• Your goal:
Return the line containing "floor_curve = [for", the line containing "before = set(bpy.data.objects)", and every line between them, exactly as they stand. Output nothing else.

• Dataset excerpts:
☆ ☆ ☆
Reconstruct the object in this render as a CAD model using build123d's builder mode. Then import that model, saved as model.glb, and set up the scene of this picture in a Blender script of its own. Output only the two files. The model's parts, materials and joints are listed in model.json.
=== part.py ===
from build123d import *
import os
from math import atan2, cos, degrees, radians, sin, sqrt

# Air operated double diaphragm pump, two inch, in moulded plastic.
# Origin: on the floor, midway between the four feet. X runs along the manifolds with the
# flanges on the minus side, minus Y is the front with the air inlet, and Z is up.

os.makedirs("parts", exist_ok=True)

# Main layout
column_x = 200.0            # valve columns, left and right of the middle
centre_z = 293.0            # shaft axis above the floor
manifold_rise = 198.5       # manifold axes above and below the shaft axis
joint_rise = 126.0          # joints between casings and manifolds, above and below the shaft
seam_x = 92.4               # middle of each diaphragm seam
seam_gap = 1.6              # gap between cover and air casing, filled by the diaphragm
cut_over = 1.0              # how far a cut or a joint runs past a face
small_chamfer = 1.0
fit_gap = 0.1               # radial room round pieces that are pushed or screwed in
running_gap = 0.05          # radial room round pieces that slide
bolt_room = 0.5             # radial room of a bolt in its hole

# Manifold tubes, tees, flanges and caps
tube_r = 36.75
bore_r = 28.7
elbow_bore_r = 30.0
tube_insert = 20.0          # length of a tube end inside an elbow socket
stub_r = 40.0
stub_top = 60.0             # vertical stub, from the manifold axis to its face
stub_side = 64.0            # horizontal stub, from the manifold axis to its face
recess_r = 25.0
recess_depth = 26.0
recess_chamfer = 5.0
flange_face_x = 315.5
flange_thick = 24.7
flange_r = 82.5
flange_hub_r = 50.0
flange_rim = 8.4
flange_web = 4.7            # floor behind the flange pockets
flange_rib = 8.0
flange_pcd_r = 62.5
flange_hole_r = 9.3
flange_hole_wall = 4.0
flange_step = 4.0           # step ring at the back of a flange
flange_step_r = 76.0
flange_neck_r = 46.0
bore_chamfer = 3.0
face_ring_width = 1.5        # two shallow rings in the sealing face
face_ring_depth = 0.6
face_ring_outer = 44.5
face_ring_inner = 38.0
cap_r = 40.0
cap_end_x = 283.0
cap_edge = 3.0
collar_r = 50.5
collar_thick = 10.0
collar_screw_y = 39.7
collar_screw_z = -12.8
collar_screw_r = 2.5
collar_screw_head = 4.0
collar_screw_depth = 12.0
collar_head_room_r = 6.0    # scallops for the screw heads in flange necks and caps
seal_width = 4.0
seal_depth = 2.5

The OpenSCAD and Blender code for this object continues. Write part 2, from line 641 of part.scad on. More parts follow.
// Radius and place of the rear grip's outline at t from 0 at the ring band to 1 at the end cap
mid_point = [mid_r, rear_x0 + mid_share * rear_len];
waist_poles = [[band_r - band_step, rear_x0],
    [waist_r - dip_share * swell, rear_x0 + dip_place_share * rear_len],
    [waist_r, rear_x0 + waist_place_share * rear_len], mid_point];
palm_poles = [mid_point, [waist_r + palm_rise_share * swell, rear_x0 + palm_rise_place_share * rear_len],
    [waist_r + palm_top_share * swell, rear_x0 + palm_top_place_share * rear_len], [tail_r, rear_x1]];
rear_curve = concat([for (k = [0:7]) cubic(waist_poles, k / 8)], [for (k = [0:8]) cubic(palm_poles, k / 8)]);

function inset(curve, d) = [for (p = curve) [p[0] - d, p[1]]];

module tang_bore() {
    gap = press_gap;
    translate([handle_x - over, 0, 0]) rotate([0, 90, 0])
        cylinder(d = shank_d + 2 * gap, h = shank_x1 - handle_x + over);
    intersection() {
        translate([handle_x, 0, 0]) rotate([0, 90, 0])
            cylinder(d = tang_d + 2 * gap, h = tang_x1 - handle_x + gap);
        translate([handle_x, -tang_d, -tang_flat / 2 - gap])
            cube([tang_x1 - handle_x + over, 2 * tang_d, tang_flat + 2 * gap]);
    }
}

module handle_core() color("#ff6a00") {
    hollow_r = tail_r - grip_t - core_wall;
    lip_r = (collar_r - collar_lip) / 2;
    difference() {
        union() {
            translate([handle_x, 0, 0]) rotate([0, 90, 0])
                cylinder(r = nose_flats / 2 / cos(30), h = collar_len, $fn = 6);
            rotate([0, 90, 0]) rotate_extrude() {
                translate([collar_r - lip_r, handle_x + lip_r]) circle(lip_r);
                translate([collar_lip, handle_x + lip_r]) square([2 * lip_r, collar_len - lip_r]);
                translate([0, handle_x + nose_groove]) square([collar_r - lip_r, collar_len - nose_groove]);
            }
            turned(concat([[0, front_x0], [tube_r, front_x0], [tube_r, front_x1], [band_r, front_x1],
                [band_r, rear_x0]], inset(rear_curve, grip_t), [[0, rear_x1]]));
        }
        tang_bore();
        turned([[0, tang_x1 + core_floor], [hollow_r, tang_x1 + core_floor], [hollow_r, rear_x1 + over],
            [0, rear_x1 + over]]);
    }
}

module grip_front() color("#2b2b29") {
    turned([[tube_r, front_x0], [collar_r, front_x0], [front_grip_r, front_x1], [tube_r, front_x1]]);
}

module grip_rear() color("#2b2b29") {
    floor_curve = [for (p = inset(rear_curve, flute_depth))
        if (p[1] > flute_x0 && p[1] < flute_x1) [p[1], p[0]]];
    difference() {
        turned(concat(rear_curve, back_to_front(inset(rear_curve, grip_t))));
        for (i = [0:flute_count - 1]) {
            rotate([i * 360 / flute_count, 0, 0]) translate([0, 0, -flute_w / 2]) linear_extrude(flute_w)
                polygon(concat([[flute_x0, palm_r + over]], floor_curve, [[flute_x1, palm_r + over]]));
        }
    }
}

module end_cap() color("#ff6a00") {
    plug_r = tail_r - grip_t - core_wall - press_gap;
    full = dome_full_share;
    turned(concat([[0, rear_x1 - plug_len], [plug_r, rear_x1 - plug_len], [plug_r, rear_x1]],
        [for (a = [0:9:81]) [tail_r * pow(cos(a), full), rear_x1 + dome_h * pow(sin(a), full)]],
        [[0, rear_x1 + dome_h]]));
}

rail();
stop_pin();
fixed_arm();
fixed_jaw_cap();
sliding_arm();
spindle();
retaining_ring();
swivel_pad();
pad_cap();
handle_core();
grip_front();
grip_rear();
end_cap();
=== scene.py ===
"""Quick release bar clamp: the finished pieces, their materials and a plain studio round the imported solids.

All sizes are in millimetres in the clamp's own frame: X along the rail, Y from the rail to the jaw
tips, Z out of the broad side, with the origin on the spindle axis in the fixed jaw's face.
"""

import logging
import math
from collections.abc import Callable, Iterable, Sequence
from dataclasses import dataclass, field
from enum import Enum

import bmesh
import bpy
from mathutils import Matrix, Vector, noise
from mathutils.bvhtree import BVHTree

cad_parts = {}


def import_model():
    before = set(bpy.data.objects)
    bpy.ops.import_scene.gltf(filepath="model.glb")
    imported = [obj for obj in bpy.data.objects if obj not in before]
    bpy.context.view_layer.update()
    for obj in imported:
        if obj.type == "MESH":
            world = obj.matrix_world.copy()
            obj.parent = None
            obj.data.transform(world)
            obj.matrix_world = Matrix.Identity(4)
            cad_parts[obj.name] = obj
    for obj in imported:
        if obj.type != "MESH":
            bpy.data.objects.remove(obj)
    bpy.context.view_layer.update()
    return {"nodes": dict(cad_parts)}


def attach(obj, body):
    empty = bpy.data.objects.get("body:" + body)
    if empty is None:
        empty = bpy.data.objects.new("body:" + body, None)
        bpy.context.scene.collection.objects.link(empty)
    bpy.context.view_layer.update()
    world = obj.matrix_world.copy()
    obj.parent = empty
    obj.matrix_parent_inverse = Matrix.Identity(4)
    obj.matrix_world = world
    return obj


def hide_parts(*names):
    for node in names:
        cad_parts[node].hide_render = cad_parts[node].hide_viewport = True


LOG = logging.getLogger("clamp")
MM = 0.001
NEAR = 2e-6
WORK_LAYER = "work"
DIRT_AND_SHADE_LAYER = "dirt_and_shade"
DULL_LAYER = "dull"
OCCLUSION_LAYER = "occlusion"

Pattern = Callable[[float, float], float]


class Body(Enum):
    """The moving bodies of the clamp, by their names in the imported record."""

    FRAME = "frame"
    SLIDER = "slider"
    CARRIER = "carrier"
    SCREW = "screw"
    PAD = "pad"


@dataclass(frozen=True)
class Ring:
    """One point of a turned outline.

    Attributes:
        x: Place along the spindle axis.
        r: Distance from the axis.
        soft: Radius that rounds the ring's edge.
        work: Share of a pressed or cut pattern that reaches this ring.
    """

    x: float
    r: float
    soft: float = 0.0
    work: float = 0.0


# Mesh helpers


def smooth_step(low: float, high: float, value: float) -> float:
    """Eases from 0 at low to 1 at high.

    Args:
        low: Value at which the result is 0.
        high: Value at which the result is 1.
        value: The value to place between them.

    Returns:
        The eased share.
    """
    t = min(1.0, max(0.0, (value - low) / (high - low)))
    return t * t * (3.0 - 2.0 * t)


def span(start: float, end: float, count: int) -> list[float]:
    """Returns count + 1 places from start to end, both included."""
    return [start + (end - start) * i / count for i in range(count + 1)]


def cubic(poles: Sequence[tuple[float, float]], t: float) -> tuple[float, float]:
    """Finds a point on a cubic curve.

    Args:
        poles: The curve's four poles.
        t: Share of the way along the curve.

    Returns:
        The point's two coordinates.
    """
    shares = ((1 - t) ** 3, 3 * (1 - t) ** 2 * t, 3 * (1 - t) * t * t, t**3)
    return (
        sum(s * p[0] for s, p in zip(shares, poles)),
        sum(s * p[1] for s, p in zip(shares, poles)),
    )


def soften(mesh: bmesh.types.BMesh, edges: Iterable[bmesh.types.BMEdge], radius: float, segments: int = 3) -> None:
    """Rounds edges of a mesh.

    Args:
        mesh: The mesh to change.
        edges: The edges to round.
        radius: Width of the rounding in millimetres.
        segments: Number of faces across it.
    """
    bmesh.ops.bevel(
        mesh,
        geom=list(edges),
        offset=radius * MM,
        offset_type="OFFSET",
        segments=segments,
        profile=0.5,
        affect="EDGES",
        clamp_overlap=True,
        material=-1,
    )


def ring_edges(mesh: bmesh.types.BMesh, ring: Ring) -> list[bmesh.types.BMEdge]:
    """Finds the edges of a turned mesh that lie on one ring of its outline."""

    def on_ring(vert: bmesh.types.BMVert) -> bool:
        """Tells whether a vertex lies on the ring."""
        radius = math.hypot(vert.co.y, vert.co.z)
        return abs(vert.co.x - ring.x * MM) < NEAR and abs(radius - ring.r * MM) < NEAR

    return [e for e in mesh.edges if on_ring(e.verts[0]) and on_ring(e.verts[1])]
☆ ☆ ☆
• Solution for this problem:
    floor_curve = [for (p = inset(rear_curve, flute_depth))
        if (p[1] > flute_x0 && p[1] < flute_x1) [p[1], p[0]]];
    difference() {
        turned(concat(rear_curve, back_to_front(inset(rear_curve, grip_t))));
        for (i = [0:flute_count - 1]) {
            rotate([i * 360 / flute_count, 0, 0]) translate([0, 0, -flute_w / 2]) linear_extrude(flute_w)
                polygon(concat([[flute_x0, palm_r + over]], floor_curve, [[flute_x1, palm_r + over]]));
        }
    }
}

module end_cap() color("#ff6a00") {
    plug_r = tail_r - grip_t - core_wall - press_gap;
    full = dome_full_share;
    turned(concat([[0, rear_x1 - plug_len], [plug_r, rear_x1 - plug_len], [plug_r, rear_x1]],
        [for (a = [0:9:81]) [tail_r * pow(cos(a), full), rear_x1 + dome_h * pow(sin(a), full)]],
        [[0, rear_x1 + dome_h]]));
}

rail();
stop_pin();
fixed_arm();
fixed_jaw_cap();
sliding_arm();
spindle();
retaining_ring();
swivel_pad();
pad_cap();
handle_core();
grip_front();
grip_rear();
end_cap();
=== scene.py ===
"""Quick release bar clamp: the finished pieces, their materials and a plain studio round the imported solids.

All sizes are in millimetres in the clamp's own frame: X along the rail, Y from the rail to the jaw
tips, Z out of the broad side, with the origin on the spindle axis in the fixed jaw's face.
"""

import logging
import math
from collections.abc import Callable, Iterable, Sequence
from dataclasses import dataclass, field
from enum import Enum

import bmesh
import bpy
from mathutils import Matrix, Vector, noise
from mathutils.bvhtree import BVHTree

cad_parts = {}


def import_model():
    before = set(bpy.data.objects)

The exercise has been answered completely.